BentoCloud commercial launch backed by $9M seed
BentoML raised a $9M seed (DCM Ventures, Bow Capital, Firestreak Ventures) and built out BentoCloud, the managed serverless layer on top of the open-source framework, on a pay-per-use compute model.
- · BentoML is open-source and free — the company makes money on BentoCloud, the managed serverless layer that deploys and auto-scales the 'Bentos' you package with the framework.
- · BentoCloud bills compute by the second, not the hour: a T4 GPU is metered at $0.00014198/sec, so you don't pay for a full hour you didn't use.
- · Deployments scale to zero, meaning an idle Starter project can cost nothing between requests — unusual for dedicated GPU serving.
Questions & answers
- How does BentoCloud's pricing work?
- BentoCloud is pure usage-based: you pay per second for the CPU and GPU instances your deployments consume, with scale-to-zero so idle services cost nothing.
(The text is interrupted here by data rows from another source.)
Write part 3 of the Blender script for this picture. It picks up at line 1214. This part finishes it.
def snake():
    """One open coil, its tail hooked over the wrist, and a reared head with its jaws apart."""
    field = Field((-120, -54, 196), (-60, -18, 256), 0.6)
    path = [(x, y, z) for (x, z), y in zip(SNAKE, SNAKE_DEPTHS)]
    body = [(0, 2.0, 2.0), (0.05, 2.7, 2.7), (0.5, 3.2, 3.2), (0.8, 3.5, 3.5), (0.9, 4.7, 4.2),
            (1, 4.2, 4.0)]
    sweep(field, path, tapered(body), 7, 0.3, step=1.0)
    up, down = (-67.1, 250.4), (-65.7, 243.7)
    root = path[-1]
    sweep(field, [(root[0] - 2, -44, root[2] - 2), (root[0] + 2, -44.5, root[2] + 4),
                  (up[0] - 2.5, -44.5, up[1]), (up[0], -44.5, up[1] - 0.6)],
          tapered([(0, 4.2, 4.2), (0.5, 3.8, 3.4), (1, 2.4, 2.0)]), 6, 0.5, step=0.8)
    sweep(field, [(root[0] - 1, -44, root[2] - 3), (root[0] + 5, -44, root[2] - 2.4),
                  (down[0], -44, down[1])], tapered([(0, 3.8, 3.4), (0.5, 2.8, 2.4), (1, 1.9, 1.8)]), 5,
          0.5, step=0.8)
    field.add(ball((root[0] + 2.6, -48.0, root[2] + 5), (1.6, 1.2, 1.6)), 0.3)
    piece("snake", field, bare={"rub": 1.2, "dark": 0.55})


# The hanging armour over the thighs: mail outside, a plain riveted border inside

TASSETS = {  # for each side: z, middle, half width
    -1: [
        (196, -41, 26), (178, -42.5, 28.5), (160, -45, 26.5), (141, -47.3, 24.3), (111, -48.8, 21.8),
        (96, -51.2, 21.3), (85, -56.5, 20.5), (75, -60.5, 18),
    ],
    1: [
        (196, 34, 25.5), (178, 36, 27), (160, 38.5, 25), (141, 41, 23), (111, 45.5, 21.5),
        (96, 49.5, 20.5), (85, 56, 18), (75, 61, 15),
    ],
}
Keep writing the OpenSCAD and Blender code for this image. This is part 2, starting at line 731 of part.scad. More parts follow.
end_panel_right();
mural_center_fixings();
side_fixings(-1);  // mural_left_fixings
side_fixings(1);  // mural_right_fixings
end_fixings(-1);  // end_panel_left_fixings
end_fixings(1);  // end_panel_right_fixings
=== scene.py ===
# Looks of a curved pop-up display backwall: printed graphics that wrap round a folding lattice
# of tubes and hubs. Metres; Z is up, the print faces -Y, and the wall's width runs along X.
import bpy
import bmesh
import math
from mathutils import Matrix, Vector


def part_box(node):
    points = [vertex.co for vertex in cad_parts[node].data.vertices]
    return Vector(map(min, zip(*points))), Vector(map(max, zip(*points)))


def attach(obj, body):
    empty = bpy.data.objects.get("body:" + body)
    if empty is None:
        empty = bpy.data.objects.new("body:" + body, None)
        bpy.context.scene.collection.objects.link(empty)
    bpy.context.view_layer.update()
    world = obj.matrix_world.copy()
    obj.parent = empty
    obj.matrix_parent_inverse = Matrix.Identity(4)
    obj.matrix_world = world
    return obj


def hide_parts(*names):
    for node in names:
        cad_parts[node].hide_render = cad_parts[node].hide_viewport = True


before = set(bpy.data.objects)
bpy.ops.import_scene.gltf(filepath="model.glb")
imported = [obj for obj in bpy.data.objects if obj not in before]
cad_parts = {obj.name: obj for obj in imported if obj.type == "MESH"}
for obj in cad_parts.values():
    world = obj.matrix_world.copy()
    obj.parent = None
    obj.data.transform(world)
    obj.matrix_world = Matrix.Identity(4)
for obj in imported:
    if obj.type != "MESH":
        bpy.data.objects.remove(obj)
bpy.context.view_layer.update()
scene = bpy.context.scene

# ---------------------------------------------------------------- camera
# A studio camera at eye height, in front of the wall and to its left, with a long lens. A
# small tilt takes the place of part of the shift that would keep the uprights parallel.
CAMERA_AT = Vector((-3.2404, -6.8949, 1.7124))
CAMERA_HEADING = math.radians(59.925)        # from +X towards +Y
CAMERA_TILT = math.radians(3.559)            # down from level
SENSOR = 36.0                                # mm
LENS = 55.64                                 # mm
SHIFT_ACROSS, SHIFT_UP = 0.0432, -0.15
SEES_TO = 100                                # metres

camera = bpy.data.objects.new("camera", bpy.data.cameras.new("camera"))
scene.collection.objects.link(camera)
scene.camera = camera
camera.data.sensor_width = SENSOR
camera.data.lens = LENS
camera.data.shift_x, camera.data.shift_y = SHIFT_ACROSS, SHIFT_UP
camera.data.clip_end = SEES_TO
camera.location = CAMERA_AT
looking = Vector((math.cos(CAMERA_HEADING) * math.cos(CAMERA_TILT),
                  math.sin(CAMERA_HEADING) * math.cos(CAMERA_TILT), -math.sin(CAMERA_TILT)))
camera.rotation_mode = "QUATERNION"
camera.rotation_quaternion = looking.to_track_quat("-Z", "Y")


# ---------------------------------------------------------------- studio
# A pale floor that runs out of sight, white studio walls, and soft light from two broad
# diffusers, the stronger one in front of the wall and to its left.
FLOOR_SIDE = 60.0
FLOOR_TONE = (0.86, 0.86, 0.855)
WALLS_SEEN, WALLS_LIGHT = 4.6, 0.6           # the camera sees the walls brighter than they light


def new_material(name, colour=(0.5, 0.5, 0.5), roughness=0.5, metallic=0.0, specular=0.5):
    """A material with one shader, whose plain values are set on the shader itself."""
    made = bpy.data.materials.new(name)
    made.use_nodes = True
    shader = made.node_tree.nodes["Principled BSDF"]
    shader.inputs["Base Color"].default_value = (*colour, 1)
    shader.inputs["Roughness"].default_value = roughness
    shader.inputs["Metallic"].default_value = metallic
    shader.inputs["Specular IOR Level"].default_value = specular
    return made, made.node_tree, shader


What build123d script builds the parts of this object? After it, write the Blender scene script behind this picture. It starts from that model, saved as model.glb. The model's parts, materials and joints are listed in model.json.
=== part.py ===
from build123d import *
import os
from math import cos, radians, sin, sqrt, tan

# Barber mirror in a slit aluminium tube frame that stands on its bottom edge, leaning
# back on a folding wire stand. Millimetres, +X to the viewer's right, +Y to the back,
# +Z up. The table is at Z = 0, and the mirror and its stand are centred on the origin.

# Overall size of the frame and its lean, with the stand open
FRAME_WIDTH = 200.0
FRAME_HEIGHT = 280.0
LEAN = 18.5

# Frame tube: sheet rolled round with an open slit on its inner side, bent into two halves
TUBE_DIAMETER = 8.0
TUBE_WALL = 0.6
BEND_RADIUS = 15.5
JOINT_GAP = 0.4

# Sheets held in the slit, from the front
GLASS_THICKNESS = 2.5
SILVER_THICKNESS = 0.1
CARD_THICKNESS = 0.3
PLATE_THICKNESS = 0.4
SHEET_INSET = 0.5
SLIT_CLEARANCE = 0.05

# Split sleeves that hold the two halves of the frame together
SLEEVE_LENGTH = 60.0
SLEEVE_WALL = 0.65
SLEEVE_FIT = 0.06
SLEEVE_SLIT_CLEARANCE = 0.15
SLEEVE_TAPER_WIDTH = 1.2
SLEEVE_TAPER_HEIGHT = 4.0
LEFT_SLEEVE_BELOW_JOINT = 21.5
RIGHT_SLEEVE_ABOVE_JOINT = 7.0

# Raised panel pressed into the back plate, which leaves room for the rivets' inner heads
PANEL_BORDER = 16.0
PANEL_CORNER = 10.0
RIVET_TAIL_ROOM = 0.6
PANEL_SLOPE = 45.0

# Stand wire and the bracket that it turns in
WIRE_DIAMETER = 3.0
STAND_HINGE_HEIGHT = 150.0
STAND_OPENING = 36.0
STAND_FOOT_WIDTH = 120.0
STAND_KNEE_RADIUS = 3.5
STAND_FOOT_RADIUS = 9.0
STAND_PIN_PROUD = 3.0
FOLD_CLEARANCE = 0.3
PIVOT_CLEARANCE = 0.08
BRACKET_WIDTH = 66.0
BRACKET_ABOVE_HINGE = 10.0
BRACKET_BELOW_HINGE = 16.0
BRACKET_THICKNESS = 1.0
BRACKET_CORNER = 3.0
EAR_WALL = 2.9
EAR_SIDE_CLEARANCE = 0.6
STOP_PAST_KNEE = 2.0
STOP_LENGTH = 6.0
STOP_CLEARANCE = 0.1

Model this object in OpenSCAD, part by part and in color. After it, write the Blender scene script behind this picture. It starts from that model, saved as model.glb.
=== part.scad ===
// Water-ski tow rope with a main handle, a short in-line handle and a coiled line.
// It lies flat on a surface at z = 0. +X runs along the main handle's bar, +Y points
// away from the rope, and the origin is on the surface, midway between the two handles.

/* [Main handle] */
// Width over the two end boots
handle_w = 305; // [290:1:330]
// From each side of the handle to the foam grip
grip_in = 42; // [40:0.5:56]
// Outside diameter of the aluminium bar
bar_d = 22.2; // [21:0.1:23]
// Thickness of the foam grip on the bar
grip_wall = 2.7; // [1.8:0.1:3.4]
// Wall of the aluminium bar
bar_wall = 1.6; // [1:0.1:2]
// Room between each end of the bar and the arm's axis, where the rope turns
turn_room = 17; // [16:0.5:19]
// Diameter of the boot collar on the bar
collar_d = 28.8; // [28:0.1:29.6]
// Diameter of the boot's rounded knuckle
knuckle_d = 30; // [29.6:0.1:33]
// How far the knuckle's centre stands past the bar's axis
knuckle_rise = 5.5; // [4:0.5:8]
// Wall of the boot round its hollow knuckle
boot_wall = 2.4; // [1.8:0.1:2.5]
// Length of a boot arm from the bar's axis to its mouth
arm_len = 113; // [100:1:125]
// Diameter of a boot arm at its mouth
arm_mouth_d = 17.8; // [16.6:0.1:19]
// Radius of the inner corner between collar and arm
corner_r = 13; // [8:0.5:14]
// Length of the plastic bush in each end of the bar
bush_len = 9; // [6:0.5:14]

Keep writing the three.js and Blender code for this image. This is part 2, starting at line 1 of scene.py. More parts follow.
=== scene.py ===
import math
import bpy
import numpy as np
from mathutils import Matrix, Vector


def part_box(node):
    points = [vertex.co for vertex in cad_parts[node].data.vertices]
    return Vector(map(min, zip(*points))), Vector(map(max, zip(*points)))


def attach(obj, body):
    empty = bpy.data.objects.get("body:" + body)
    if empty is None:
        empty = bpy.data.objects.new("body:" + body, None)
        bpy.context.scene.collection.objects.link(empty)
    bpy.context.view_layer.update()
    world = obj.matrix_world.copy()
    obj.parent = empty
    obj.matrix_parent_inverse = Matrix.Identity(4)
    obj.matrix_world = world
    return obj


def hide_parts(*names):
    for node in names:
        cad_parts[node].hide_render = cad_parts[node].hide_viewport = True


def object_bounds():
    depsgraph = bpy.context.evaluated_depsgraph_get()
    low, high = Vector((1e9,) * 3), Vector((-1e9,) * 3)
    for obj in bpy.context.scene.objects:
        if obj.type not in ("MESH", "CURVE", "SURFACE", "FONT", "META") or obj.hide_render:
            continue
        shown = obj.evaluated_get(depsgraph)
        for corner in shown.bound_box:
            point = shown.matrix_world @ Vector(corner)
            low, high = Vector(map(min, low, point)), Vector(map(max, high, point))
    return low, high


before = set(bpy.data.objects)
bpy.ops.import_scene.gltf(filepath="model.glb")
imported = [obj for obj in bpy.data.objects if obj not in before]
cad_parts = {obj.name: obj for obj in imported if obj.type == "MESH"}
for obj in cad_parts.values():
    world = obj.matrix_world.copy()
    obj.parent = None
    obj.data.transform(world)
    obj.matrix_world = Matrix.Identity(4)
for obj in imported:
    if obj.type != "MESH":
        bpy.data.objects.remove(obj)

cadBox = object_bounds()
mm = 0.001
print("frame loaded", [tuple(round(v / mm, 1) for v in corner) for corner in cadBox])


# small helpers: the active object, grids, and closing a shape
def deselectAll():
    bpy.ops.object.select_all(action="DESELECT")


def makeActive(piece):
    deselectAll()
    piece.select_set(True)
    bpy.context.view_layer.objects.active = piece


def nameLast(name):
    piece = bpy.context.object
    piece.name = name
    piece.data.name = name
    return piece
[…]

A free Starter tier runs pay-as-you-go (with $10 in signup credits), a Pro tier adds a $1,000/month platform fee for priority high-end GPUs and multi-region, and Enterprise is custom-quoted for self-hosting or deployment inside your own cloud (BYOC).
- How much does a GPU cost on BentoCloud?
- BentoCloud meters per second. An NVIDIA T4 (gpu.t4.1) is $0.00014198/sec (about $0.51/hr), an L4 is roughly $0.80/hr, and an H100 is about $2.65/hr. A plain CPU instance (cpu.1) is $0.00001322/sec. A100, H100 and H200 capacity is prioritized for Pro and Enterprise customers.
- Does BentoML have a free tier?
- Yes. The Starter tier is free to begin and runs pay-as-you-go — you pay only for compute consumed, billed monthly to a credit card. New accounts also get $10 in free credits. Because deployments scale to zero, an idle Starter project can sit at no cost between requests.
- What's the difference between BentoML and BentoCloud?
- BentoML is the free open-source Python framework for packaging models and AI apps into deployable 'Bentos.' BentoCloud is the paid managed platform that deploys, auto-scales, and observes those Bentos as serverless inference endpoints. You can run BentoML yourself for free; BentoCloud is how the company monetizes it.